Deployment & Licensing changes
All components are now published to the Public Docker Hub repository to allow easier installation, maintenance and upgrades.
- Eduction Python EDK – Customers who prefer to program using the popular Python language can now use it to control our Eduction engine, simplifying their integration experience.
- Eduction for Windows ARM – OEM users of Eduction EDK can now deploy on Windows ARM systems.
- Additional license feature
- From CE 23.2, we are introducing an additional license feature – a “version.key”
- The file is available in the SLD portal for customers with an active support contract and is required for all Knowledge Discovery installations running CE 23.2.
- New key will be issued with every future Knowledge Discovery release.
April 2024: What’s new in OpenText Knowledge Discovery (IDOL) CE 24.2
Organizations are looking for conversational access to enterprise data; in a world where 90% of existing corporate knowledge is in unstructured data, over 50% of organizations are not tapping into this aspect of their knowledge with any form of discovery. Customers can use the new interfaces with Q&A using natural language questioning to deliver their information with data securely to all users.
This OpenText IDOL 24.2 release includes various functional and performance improvements, new connectors, file format support, and many other additions.
New solution added: Teams client
- Customers can access functionality using simple natural language prompts directly via the Teams interface.
Ingest & connectors
- Drupal Connector – Updated to support the latest API changes and allow data extraction from old and new Drupal versions.
- Google Workspace Connectors – Content extraction is now accessible from the major Google Workspace apps including Mail, Calendar and Chat using dedicated connectors.
- Web Connector 2FA – Updated to allow 2Factor Authentication.
- Additional new connectors – Stack Exchange; Moodle and OpenText eDocs.
- IDOL Media Server – Can now run within NiFi, allowing processing of media streams & sources.
Text analytics
- Analytics: Search abstraction – IDOL can now automatically decide which index type to use to achieve the best response. The functionality abstracts the complexity of search types, democratizing Enterprise search, and allowing all users to achieve a suitable response, across all levels of an organization.
- Multi-document summarization – Generative summary compiled from answers sourced from multi documents. The functionality provides richer answer to any question asked as it can be the combination of multiple parts sourced from different documents.
- Dynamic clustering of vector results to identify grouping – Customers can use the grouping of results to select a variation in documents returned rather than returning very similar documents with no added information.
- Analytics: LLM based image matching – Image based transformers can be used to generate vectors for the IDOL Index. Customers can now search for similar images based on not just the textual description but also the actual image content.
Media Server
- The Media Server as a NiFi processor is now available with full functionality.

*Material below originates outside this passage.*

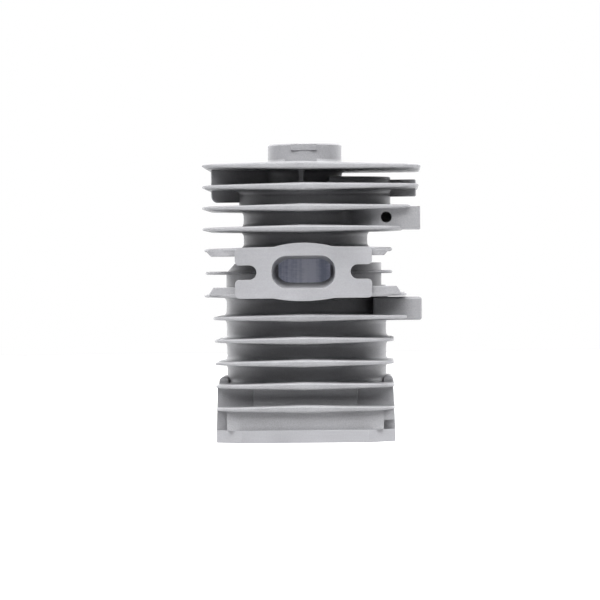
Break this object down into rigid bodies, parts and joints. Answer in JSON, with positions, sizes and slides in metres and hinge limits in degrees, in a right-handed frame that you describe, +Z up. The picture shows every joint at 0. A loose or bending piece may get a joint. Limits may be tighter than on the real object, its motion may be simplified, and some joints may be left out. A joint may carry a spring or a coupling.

This allow for NiFi workflows and the ability to scale and manage the Media Server app though Kubernetes.
- Demo application with abilities to process and analyze images and other functionalities is now available in the Media Server for ease of use.
KeyView
- Tabular data detection for One Note & pipe separated text.
- OCR is now available on MacOS through the KeyView SDKs.
- Header & Footer are now configurable through Python APIs.
- Significant Performance improvements through Shared Memory Streaming.
- Additional Formats, Security & Compatibility improvements.
Deployment & other improvements
- HELM charts for Kubernetes provide a comprehensive set of options to assist complex deployments. CE 24.2 brings further enhancements to our HELM charts.
- Eduction SDK Post-processing access to match context.